Scorch: A Library for Sparse Deep Learning
Bobby Yan, Alexander J. Root, Trevor Gale, David Broman, Fredrik Kjolstad
TL;DR
Scorch targets the inefficiency of dense computation for large-scale models by providing a unified sparse tensor framework within PyTorch, focused initially on CPU inference. It combines a compiler stack that auto-schedules loops, tiles computations, and infers output formats with a runtime that dispatches optimized kernels, achieving end-to-end speedups over PyTorch Sparse across diverse domains. The key contributions include a seamless PyTorch integration, a general sparse abstraction with format inference, and an auto-scheduler capable of generating efficient sparse kernels without extensive manual tuning. This work lowers the barrier to exploring sparsity in deep learning and lays groundwork for broader sparse computing within mainstream frameworks, with future paths toward AD and GPU backends.
Abstract
The rapid growth in the size of deep learning models strains the capabilities of traditional dense computation paradigms. Leveraging sparse computation has become increasingly popular for training and deploying large-scale models, but existing deep learning frameworks lack extensive support for sparse operations. To bridge this gap, we introduce Scorch, a library that seamlessly integrates efficient sparse tensor computation into the PyTorch ecosystem, with an initial focus on inference workloads on CPUs. Scorch provides a flexible and intuitive interface for sparse tensors, supporting diverse sparse data structures.
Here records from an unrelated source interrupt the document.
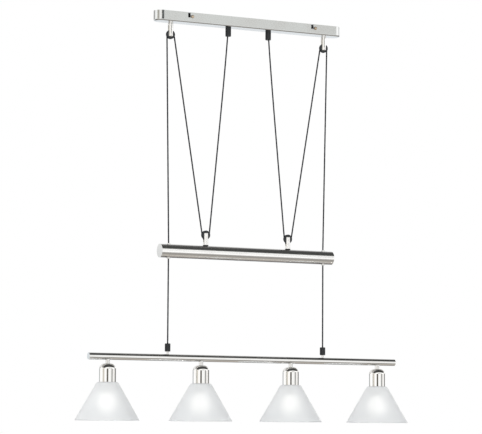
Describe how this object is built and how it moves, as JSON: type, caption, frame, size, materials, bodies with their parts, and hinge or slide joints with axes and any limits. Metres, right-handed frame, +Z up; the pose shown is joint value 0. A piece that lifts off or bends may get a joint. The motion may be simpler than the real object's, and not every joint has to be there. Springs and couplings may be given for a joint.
{
  "type": "rise and fall pendant",
  "caption": "Rise and fall ceiling pendant: cone shades on a bar, hung on cords that run over pulleys and through a balancing counterweight.",
  "frame": {"origin": "centre of the canopy and its bracket on the ceiling plane; the whole pendant hangs below it", "axes": "+Z up out of the ceiling face, +X along the lamp bar, +Y across it; the pictured front looks towards -Y"},
  "size_m": [0.8516, 0.1466, 0.95],
  "materials": {
    "satin_nickel": "satin",
    "polished_nickel": "polished",
    "brushed_steel": "satin",
    "zinc_steel": "satin",
    "brass": "satin",
    "black_plastic": "matte",
    "black_rubber": "matte",
    "black_cord": "matte",
    "white_plastic": "satin",
    "guide_steel": "satin",
    "wire_plastic": "satin",
    "opal_glass": "satin",
    "bulb_glass": "satin",
    "bulb_base_metal": "satin"
  },
  "bodies": {
    "canopy": {"canopy_shell": "satin_nickel", "mounting_bracket": "zinc_steel", "bracket_side_screws": "satin_nickel", "terminal_block": "white_plastic", "earth_screw": "brass", "canopy_wiring": "wire_plastic", "ceiling_fork_left": "satin_nickel", "ceiling_fork_right": "satin_nickel", "ceiling_fork_nuts": "zinc_steel", "ceiling_pulley_pins": "satin_nickel", "canopy_grip_left": "black_plastic", "canopy_grip_right": "black_plastic", "canopy_grip_nuts": "zinc_steel", "cord_left_ceiling_bend": "black_cord", "cord_right_ceiling_bend": "black_cord", "cord_left_inner_leg": "black_cord", "cord_right_inner_leg": "black_cord", "cord_left_outer_leg": "black_cord", "cord_right_outer_leg": "black_cord", "cord_left_drop": "black_cord", "cord_right_drop": "black_cord"},
    "weight": {"weight_tube": "brushed_steel", "weight_end_left": "brushed_steel", "weight_end_right": "brushed_steel", "ballast_bar": "brass", "cord_guides": "guide_steel", "guide_bushings": "white_plastic", "weight_fork_left": "satin_nickel", "weight_fork_right": "satin_nickel", "weight_fork_washers": "black_rubber", "weight_pulley_pins": "satin_nickel", "cord_left_weight_bend": "black_cord", "cord_right_weight_bend": "black_cord", "cord_left_lower": "black_cord", "cord_right_lower": "black_cord"},
    "lamp": {"lamp_bar": "polished_nickel", "bar_end_caps": "polished_nickel", "bar_grip_left": "black_plastic", "bar_grip_right": "black_plastic", "bar_grip_stems": "satin_nickel", "lamp_stems": "satin_nickel", "nipple_nuts": "zinc_steel", "bar_wiring": "wire_plastic", "lamp_cap_1": "polished_nickel", "lamp_cap_2": "polished_nickel", "lamp_cap_3": "polished_nickel", "lamp_cap_4": "polished_nickel", "lampholders": "white_plastic", "shade_rings": "white_plastic", "glass_shade_1": "opal_glass", "glass_shade_2": "opal_glass", "glass_shade_3": "opal_glass", "glass_shade_4": "opal_glass", "bulb_glasses": "bulb_glass", "bulb_bases": "bulb_base_metal"},
    "ceiling_pulley_left": {"ceiling_pulley_left": "black_plastic"},
    "ceiling_pulley_right": {"ceiling_pulley_right": "black_plastic"},
    "weight_pulley_left": {"weight_pulley_left": "black_plastic"},
    "weight_pulley_right": {"weight_pulley_right": "black_plastic"}
  },
  "joints": [
    {"name": "weight_slide", "type": "slide", "parent": "canopy", "child": "weight", "axis": [0, 0, 1], "range_m": [-0.064, 0.3], "deforming": ["cord_left_inner_leg", "cord_left_outer_leg", "cord_left_drop", "cord_right_inner_leg", "cord_right_outer_leg", "cord_right_drop"]},
    {"name": "lamp_slide", "type": "slide", "parent": "weight", "child": "lamp", "axis": [0, 0, 1], "range_m": [-0.9, 0.192], "deforming": ["cord_left_lower", "cord_right_lower"]},
    {"name": "ceiling_pulley_left_spin", "type": "hinge", "parent": "canopy", "child": "ceiling_pulley_left", "pos_m": [-0.203, 0, -0.0535], "axis": [0, 1, 0], "continuous": true},
    {"name": "ceiling_pulley_right_spin", "type": "hinge", "parent": "canopy", "child": "ceiling_pulley_right", "pos_m": [0.203, 0, -0.0535], "axis": [0, 1, 0], "continuous": true},
    {"name": "weight_pulley_left_spin", "type": "hinge", "parent": "weight", "child": "weight_pulley_left", "pos_m": [-0.108, 0, -0.518], "axis": [0, 1, 0], "continuous": true},
    {"name": "weight_pulley_right_spin", "type": "hinge", "parent": "weight", "child": "weight_pulley_right", "pos_m": [0.108, 0, -0.518], "axis": [0, 1, 0], "continuous": true}
  ],
  "couplings": [
    {"joint": "lamp_slide", "follows": "weight_slide", "ratio": -3},
    {"joint": "ceiling_pulley_left_spin", "follows": "weight_slide", "rad_per_m": -222.22},
    {"joint": "ceiling_pulley_right_spin", "follows": "weight_slide", "rad_per_m": 222.22},
    {"joint": "weight_pulley_left_spin", "follows": "weight_slide", "rad_per_m": 111.11},
    {"joint": "weight_pulley_right_spin", "follows": "weight_slide", "rad_per_m": -111.11}
  ]
}
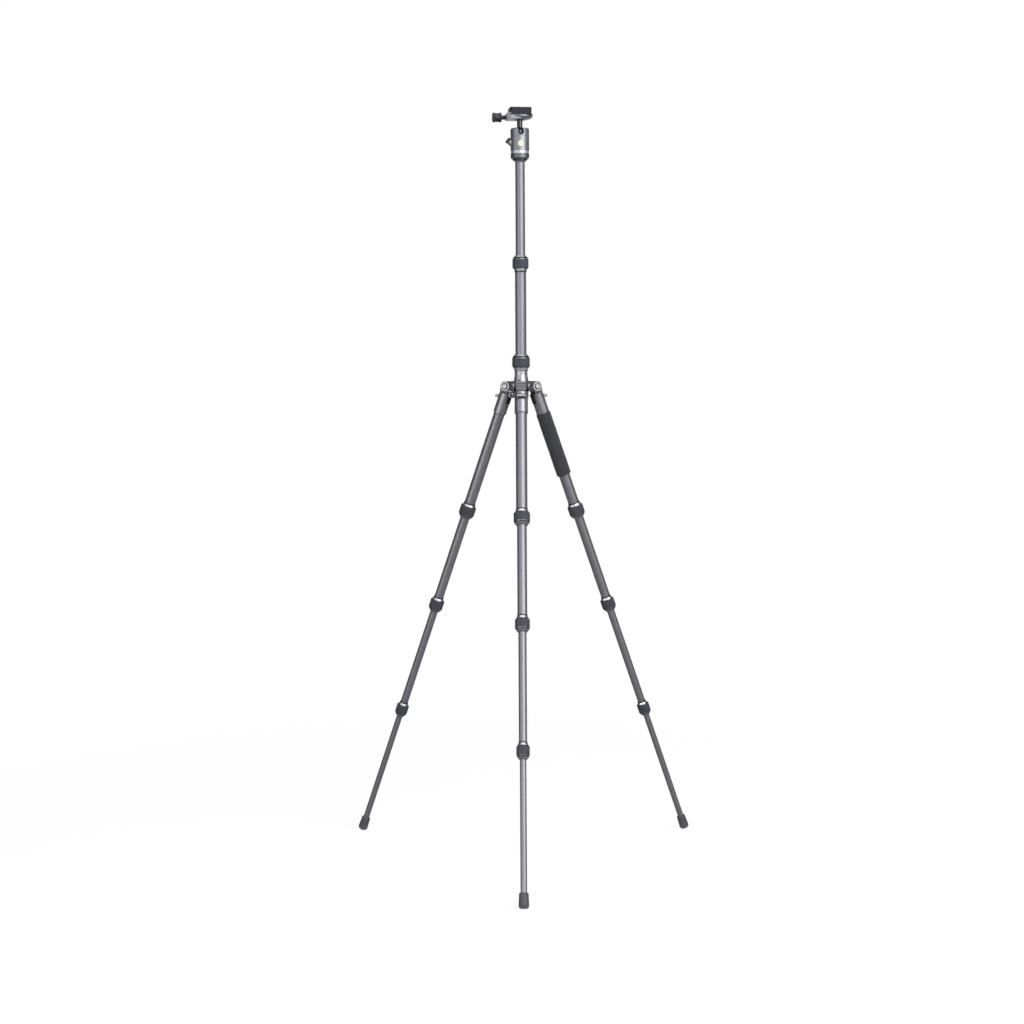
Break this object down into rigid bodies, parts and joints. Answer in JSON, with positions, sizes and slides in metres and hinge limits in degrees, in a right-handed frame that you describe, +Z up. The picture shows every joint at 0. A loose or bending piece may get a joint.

Scorch introduces a compiler stack that automates key optimizations, including automatic loop ordering, tiling, and format inference. Combined with a runtime that adapts its execution to both dense and sparse data, Scorch delivers substantial speedups over hand-written PyTorch Sparse (torch.sparse) operations without sacrificing usability. More importantly, Scorch enables efficient computation of complex sparse operations that lack hand-optimized PyTorch implementations. This flexibility is crucial for exploring novel sparse architectures. We demonstrate Scorch's ease of use and performance gains on diverse deep learning models across multiple domains. With only minimal code changes, Scorch achieves 1.05-5.78x speedups over PyTorch Sparse on end-to-end tasks. Scorch's seamless integration and performance gains make it a valuable addition to the PyTorch ecosystem. We believe Scorch will enable wider exploration of sparsity as a tool for scaling deep learning and inform the development of other sparse libraries.